◆ **WHAT YOU WILL DO**: Write out the material below again, unchanged.
○ ○ ○
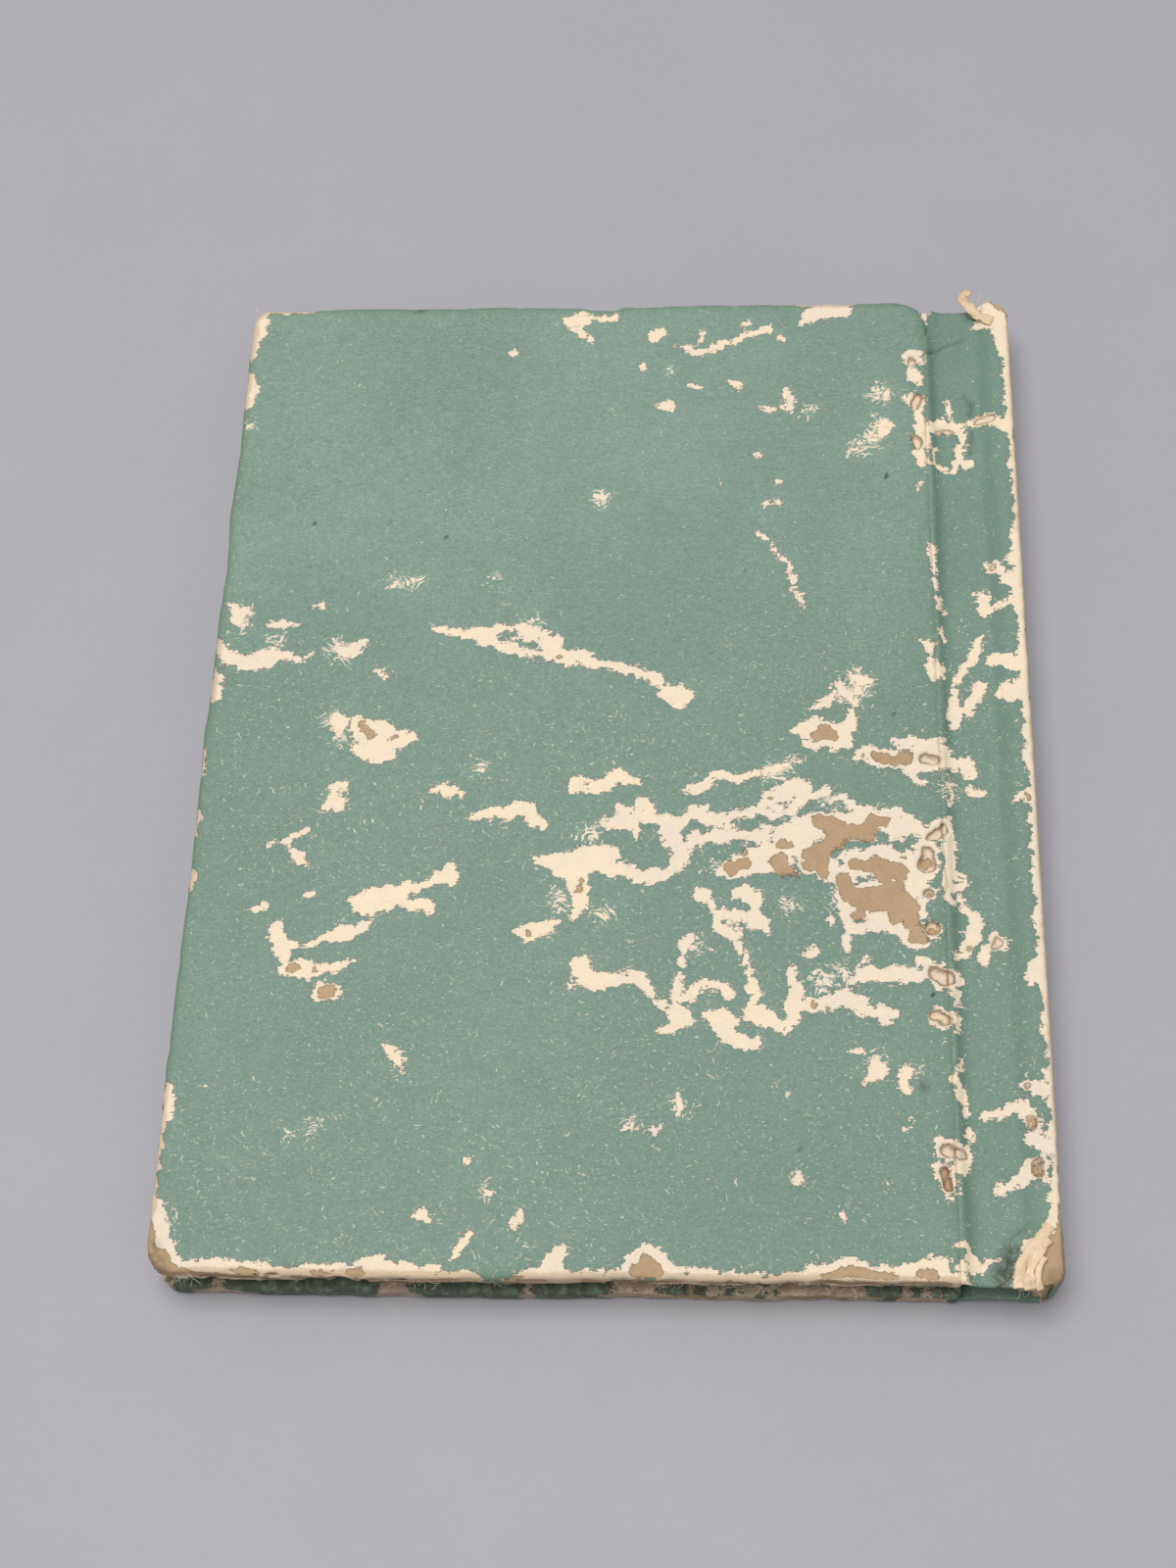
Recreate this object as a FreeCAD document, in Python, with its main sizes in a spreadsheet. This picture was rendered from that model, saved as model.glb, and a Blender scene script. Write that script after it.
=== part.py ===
import FreeCAD, Part
import Sketcher
import os
from FreeCAD import Vector

# Pocket notebook, closed and lying on its front cover.
# X runs from fore-edge to spine, Y from tail to head, Z up; the origin is under the middle.

doc = FreeCAD.newDocument("Notebook")
sheet = doc.addObject("Spreadsheet::Sheet", "Sizes")

DRIVING_SIZES = {
    # the closed book
    "coverWidth": 108.0,
    "coverLength": 140.0,
    "bookThick": 9.0,
    # case: paper over board, turned in on three sides
    "coverPaper": 0.2,
    "boardThick": 2.3,
    "endpaper": 0.1,
    "cornerRadius": 2.5,
    "turnInWidth": 12.0,
    "overhang": 3.0,
    # places along X, counted from the middle of the book
    "boardEdge": 42.5,
    "grooveEnd": 48.8,
    "spineInner": 50.6,
    "blockSpine": 50.0,
    "coverHinge": 47.3,
    "leafHinge": 45.2,
    "foldEnd": 46.9,
    "gauzeEdge": 47.0,
    "stitchLine": 48.5,
    # joint paper
    "jointLength": 138.0,
    "slopeSkew": 0.15,
    # leaves
    "leafCount": 26,
    "leafThick": 0.1,
    "leafPitch": 0.128,
    "leafGap": 0.15,
    "marginGap": 0.1,
    "gauze": 0.1,
    # wire stitches
    "wireThick": 0.5,
    "wireFit": 0.03,
    "stitchWidth": 13.0,
    "clinchLength": 5.0,
    "stitchOffset": 38.0,
    "wireBend": 0.6,
}
for row, (alias, value) in enumerate(DRIVING_SIZES.items(), start=1):
    sheet.set(f"A{row}", alias)
    sheet.set(f"B{row}", str(value))
    sheet.setAlias(f"B{row}", alias)
doc.recompute()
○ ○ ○
◆ **WRITTEN ANSWER**:
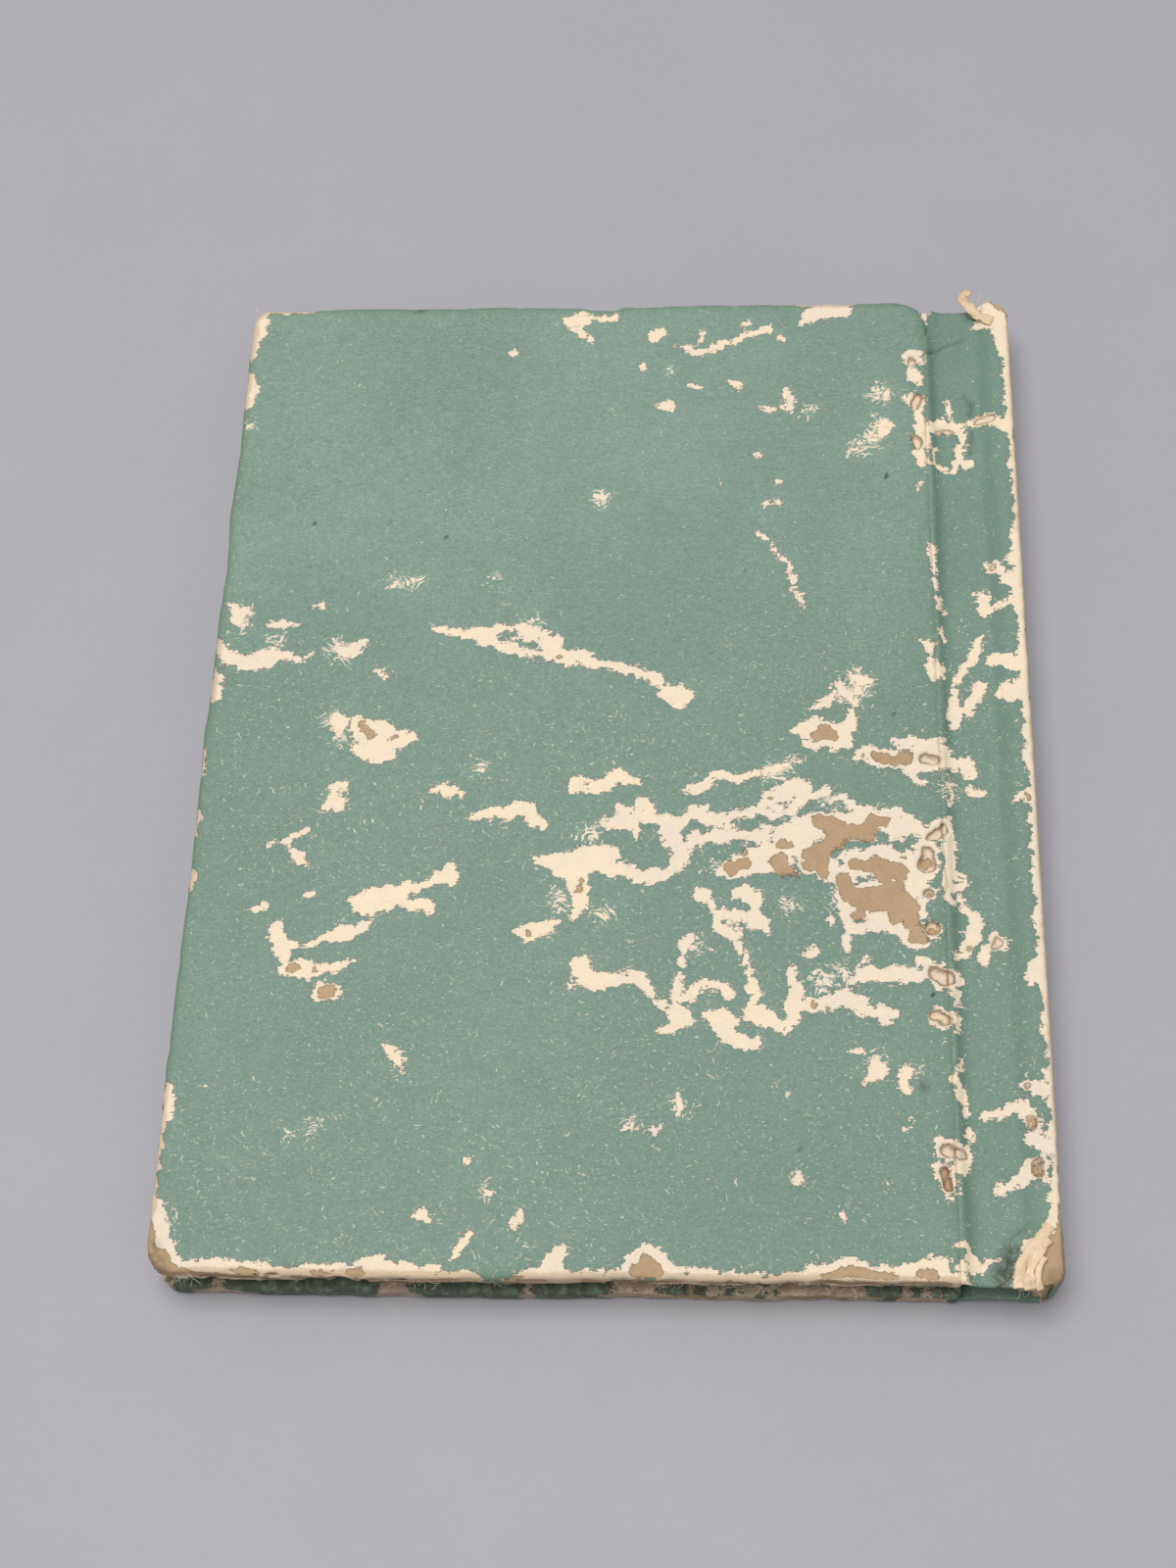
Recreate this object as a FreeCAD document, in Python, with its main sizes in a spreadsheet. This picture was rendered from that model, saved as model.glb, and a Blender scene script. Write that script after it.
=== part.py ===
import FreeCAD, Part
import Sketcher
import os
from FreeCAD import Vector

# Pocket notebook, closed and lying on its front cover.
# X runs from fore-edge to spine, Y from tail to head, Z up; the origin is under the middle.

doc = FreeCAD.newDocument("Notebook")
sheet = doc.addObject("Spreadsheet::Sheet", "Sizes")

DRIVING_SIZES = {
    # the closed book
    "coverWidth": 108.0,
    "coverLength": 140.0,
    "bookThick": 9.0,
    # case: paper over board, turned in on three sides
    "coverPaper": 0.2,
    "boardThick": 2.3,
    "endpaper": 0.1,
    "cornerRadius": 2.5,
    "turnInWidth": 12.0,
    "overhang": 3.0,
    # places along X, counted from the middle of the book
    "boardEdge": 42.5,
    "grooveEnd": 48.8,
    "spineInner": 50.6,
    "blockSpine": 50.0,
    "coverHinge": 47.3,
    "leafHinge": 45.2,
    "foldEnd": 46.9,
    "gauzeEdge": 47.0,
    "stitchLine": 48.5,
    # joint paper
    "jointLength": 138.0,
    "slopeSkew": 0.15,
    # leaves
    "leafCount": 26,
    "leafThick": 0.1,
    "leafPitch": 0.128,
    "leafGap": 0.15,
    "marginGap": 0.1,
    "gauze": 0.1,
    # wire stitches
    "wireThick": 0.5,
    "wireFit": 0.03,
    "stitchWidth": 13.0,
    "clinchLength": 5.0,
    "stitchOffset": 38.0,
    "wireBend": 0.6,
}
for row, (alias, value) in enumerate(DRIVING_SIZES.items(), start=1):
    sheet.set(f"A{row}", alias)
    sheet.set(f"B{row}", str(value))
    sheet.setAlias(f"B{row}", alias)
doc.recompute()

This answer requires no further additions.